L’aspetto più sorprendente dell’approccio fazioso di Lawler e Salzman sta nel tentativo di difendere l’onore di nove vescovi sulla presunta ipotesi che rappresentino il Magistero universale ordinario, ma non l’onore dell’insieme di tutti i vescovi statunitensi. Invero, alcuni anni fa la Conferenza dei vescovi cattolici degli Stati Uniti ha condannato il libro di Lawler e Salzman sulla moralità sessuale perché conteneva «conclusioni errate su tutta una serie di questioni, tra cui la moralità del sesso prematrimoniale, la contraccezione e l’inseminazione artificiale» e perché «gli autori insistono sul fatto che la teologia morale della tradizione cattolica che si occupa di questioni sessuali è ormai nel suo insieme obsoleta e inadeguata e che va rifondata su una base diversa».
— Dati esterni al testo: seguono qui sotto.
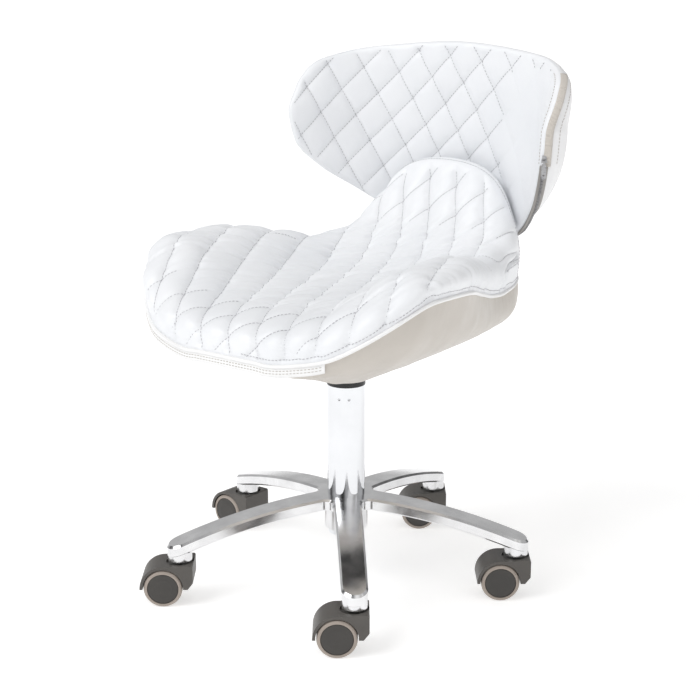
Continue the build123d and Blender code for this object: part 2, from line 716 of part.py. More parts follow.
# ------------------------------------------------------------------ back
def back_curve(section, offset, share=1.0):
    """Points of one wrapped curve, offset backwards from the front surface, from tip to tip."""
    z, tip_x, tip_y, middle_y, factor = section
    tip_x *= share
    tip_y = middle_y - (middle_y - tip_y) * share ** BACK_CLOSING
    depth = BACK_THICK / 2 * (1 - factor) + offset * factor
    wrap = (middle_y - tip_y) / tip_x
    lean = math.atan(1.3 * wrap)
    lean_tip = math.atan(2.6 * wrap)
    shoulder = (
        0.745 * tip_x + depth * math.sin(lean),
        middle_y - 0.33 * (middle_y - tip_y) + depth * math.cos(lean))
    tip_depth = 4 + 0.45 * depth
    tip = (tip_x + tip_depth * math.sin(lean_tip), tip_y + tip_depth * math.cos(lean_tip))
    right = [tip, shoulder]
    left = [(-x, y) for x, y in right]
    return [*left, (0, middle_y + depth), *reversed(right)]


def back_layer(layer, sections, share=1.0):
    """A padded layer of the back between two offsets from its front surface."""
    faces = []
    for section in sections:
        with BuildSketch(Plane.XY.offset(section[0])) as sketch:
            with BuildLine():
                front = Spline(*back_curve(section, layer[0], share))
                rear = Spline(*back_curve(section, layer[1], share))
                Line(front @ 0, rear @ 0)
                Line(front @ 1, rear @ 1)
            make_face()
        faces.append(sketch.sketch)
    with BuildPart() as solid:
        loft(faces, ruled=True)
    return solid.part


def rim_point(index, outward):
    """A point in the seam on the sitter's-left rim of a section, moved out along the surface."""
    section = BACK_SECTIONS[index]
    curve = back_curve(section, (PAD_LAYER[1] + COVER_LAYER[0]) / 2)
    tip = Vector(*curve[-1], 0)
    away = (tip - Vector(*curve[-2], 0)).normalized()
    return tip + away * outward + Vector(0, 0, section[0])


def rim_plane(index, outward):
    """A plane at the rim: x across the seam towards the back, y up, z out of the seam."""
    away = rim_point(index, 1) - rim_point(index, 0)
    across = Vector(0, 0, 1).cross(away)
    return Plane(origin=rim_point(index, outward), x_dir=across, z_dir=away)


def back_screw_places():
    return [(x, z) for z in (490.0, 535.0) for x in (-14.0, 14.0)]


def make_back():
    with BuildPart() as screws:
        with BuildSketch(Plane.XZ.offset(-BRACKET_Y)):
            with Locations(*back_screw_places()):
                Circle(6)
        extrude(amount=3)
        with BuildSketch(Plane.XZ.offset(-BRACKET_Y - SCREW_LENGTH)):
            with Locations(*back_screw_places()):
                Circle(2.5)
        extrude(amount=SCREW_LENGTH)
    with BuildPart() as drilled:
        add(bracket_solid(0))
        add(screws.part, mode=Mode.SUBTRACT)
    save(drilled.part, "back_bracket")

    with BuildPart() as shell:
        add(back_layer(SHELL_LAYER, BACK_SECTIONS[SHELL_LOW:SHELL_HIGH + 1], SHELL_INSET))
        add(screws.part, mode=Mode.SUBTRACT)
        add(bracket_solid(GAP), mode=Mode.SUBTRACT)
    save(shell.part, "back_shell")
    save(screws.part, "back_screws")

    with BuildPart() as screw_room:
        with BuildSketch(Plane.XZ.offset(-BRACKET_Y - SCREW_LENGTH - GAP)):
            with Locations(*back_screw_places()):
                Circle(6 + GAP)
        extrude(amount=SCREW_LENGTH + 4)

    with BuildPart() as pad:
        add(back_layer(PAD_LAYER, BACK_SECTIONS))
        add(shell.part, mode=Mode.SUBTRACT)
        add(bracket_solid(GAP), mode=Mode.SUBTRACT)
        add(screw_room.part, mode=Mode.SUBTRACT)
    save(pad.part, "back_cushion")

    with BuildPart() as cover:
        add(back_layer(COVER_LAYER, BACK_SECTIONS))
        add(shell.part, mode=Mode.SUBTRACT)
        add(bracket_solid(GAP), mode=Mode.SUBTRACT)
        add(screw_room.part, mode=Mode.SUBTRACT)
    save(cover.part, "back_cover")


def make_zip():
    with BuildPart() as teeth:
        with BuildLine() as path:
            smooth_route([rim_point(index, ZIP_RADIUS + RIM_ROOM) for index in ZIP_SECTIONS])
        with BuildSketch(Plane(origin=path.line @ 0, z_dir=path.line % 0)):
            Circle(ZIP_RADIUS)
        sweep(path=path.line)
    save(teeth.part, "back_zip")

    seat = rim_plane(ZIP_SECTIONS[-1], 0)
    with BuildPart() as slider:
        with BuildSketch(Plane.XY.offset(RIM_ROOM)):
            with Locations((0, 7)):
                Trapezoid(8, 9, 80)
        extrude(amount=3.5)
        with BuildSketch(Plane.XY.offset(RIM_ROOM + 3.5)):
            with Locations((-1.9, 5), (1.9, 5)):
                Rectangle(1, 3.2)
        extrude(amount=3)
        with BuildSketch(Plane.YZ.offset(-2.4)):
            with Locations((5, PULL_AXIS)):
                Circle(0.7)
        extrude(amount=4.8)
    save(seat.from_local_coords(slider.part), "zip_slider")

    with BuildPart() as pull:
        with BuildSketch(Plane.YZ.offset(-1.2)):
            with Locations((5, PULL_AXIS)):
                Circle(1.5)
            with Locations((2.6, PULL_AXIS)):
                Rectangle(4, 1.2)
            with Locations((5, PULL_AXIS)):
                Circle(0.7 + RUN, mode=Mode.SUBTRACT)
        extrude(amount=2.4)
        with BuildSketch(Plane.XY.offset(PULL_AXIS - 0.6)):
            with Locations((0, -8)):
                SlotOverall(20, 6, rotation=90)
                with Locations((0, -5)):
                    Circle(1.4, mode=Mode.SUBTRACT)
        extrude(amount=1.2)
    save(seat.from_local_coords(pull.part), "zip_pull")
    hinge = seat.from_local_coords(Vector(0, 5, PULL_AXIS))
    print("zip pull hinge at", hinge, "axis", seat.x_dir)


make_star_base()
make_column()
make_gas_spring()
make_seat_plate()
make_lever()
make_caster_stems()
for number, (angle, heading) in enumerate(zip(arm_angles(), CASTER_HEADINGS), start=1):
    make_caster(number, angle, heading)
make_seat()
make_back()
make_zip()
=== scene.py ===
"""A rolling stylist stool: its looks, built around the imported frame. Lengths are in metres."""
import math

import bmesh
import bpy
import numpy as np
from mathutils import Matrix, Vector, noise


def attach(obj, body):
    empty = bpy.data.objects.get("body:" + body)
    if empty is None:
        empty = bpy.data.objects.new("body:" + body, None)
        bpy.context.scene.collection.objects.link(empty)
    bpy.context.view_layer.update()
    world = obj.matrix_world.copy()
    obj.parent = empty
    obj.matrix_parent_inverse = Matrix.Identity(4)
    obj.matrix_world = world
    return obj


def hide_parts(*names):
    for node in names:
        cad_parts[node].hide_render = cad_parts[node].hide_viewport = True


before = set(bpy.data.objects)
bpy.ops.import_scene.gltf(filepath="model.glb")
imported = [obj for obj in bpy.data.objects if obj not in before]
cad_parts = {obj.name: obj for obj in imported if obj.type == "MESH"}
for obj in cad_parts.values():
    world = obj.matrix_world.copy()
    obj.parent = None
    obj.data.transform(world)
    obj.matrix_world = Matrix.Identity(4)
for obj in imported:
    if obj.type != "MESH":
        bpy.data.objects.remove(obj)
bpy.context.view_layer.update()

MM = 0.001

# ------------------------------------------------------------------ view
CAMERA_AZIMUTH = 37.0      # degrees round from the front towards the sitter's left
CAMERA_ELEVATION = 15.06
CAMERA_DISTANCE = 2.0554
CAMERA_AIM = (0.0, 0.0, 0.3164)
CAMERA_LENS = 81.05        # for a sensor 36 mm wide
CAMERA_SHIFT = 0.0054

# ------------------------------------------------------------------ seat
# The pad's sections, front to rear, in mm: y, then (x, z) of the seam, side, crown, slope and middle.
PAD_SECTIONS = (
    (-236, (58, 357.5), (54, 358.5), (44, 359), (22, 359), (0, 359)),
    (-235, (66, 358), (65, 363), (50, 367), (25, 368), (0, 368)),
    (-232, (84, 360), (84, 368), (66, 378), (33, 380), (0, 380)),
    (-228, (101, 363), (101, 372), (82, 384), (41, 387), (0, 387)),
    (-221, (122, 367), (122, 377), (100, 391), (50, 393), (0, 393)),
    (-212, (142, 374), (143, 384), (120, 397), (60, 398), (0, 398)),
    (-170, (189, 407), (193, 424), (172, 431), (90, 412), (0, 408)),
    (-115, (213, 432), (215, 452), (190, 463), (92, 421), (0, 411)),
    (-40, (208, 428), (210, 452), (188, 464), (90, 424), (0, 412)),
    (40, (180, 408), (184, 432), (166, 450), (84, 422), (0, 416)),
    (110, (152, 389), (157, 420), (138, 437), (72, 429), (0, 425)),
    (165, (136, 381), (141, 418), (124, 441), (70, 452), (0, 454)),
    (205, (126, 381), (131, 420), (115, 466), (75, 498), (0, 502)),
    (236, (114, 383), (117, 425), (104, 474), (74, 521), (0, 541)),
    (248, (106, 387), (108, 425), (95, 472), (68, 517), (0, 538)),
    (254, (90, 396), (91, 425), (80, 462), (54, 503), (0, 522)))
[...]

Questo è qualcosa che il lettore dovrebbe sapere in anticipo. Voglio dire, non tanto il fatto di questa condanna, ma il fatto che Lawler e Salzman sappiano che HV esprime l’insegnamento tradizionale della Chiesa che loro intendono criticare e superare. Questa è la cosa che mi è piaciuta di meno del loro articolo: il fatto che invece di esprimere chiaramente la loro posizione hanno finto di ergersi a difensori del vero insegnamento del Magistero ordinario e universale. Possiamo discutere e criticare qualsiasi cosa (con rispetto e comprensione reciproci), ma sempre in modo veritiero e senza ambiguità.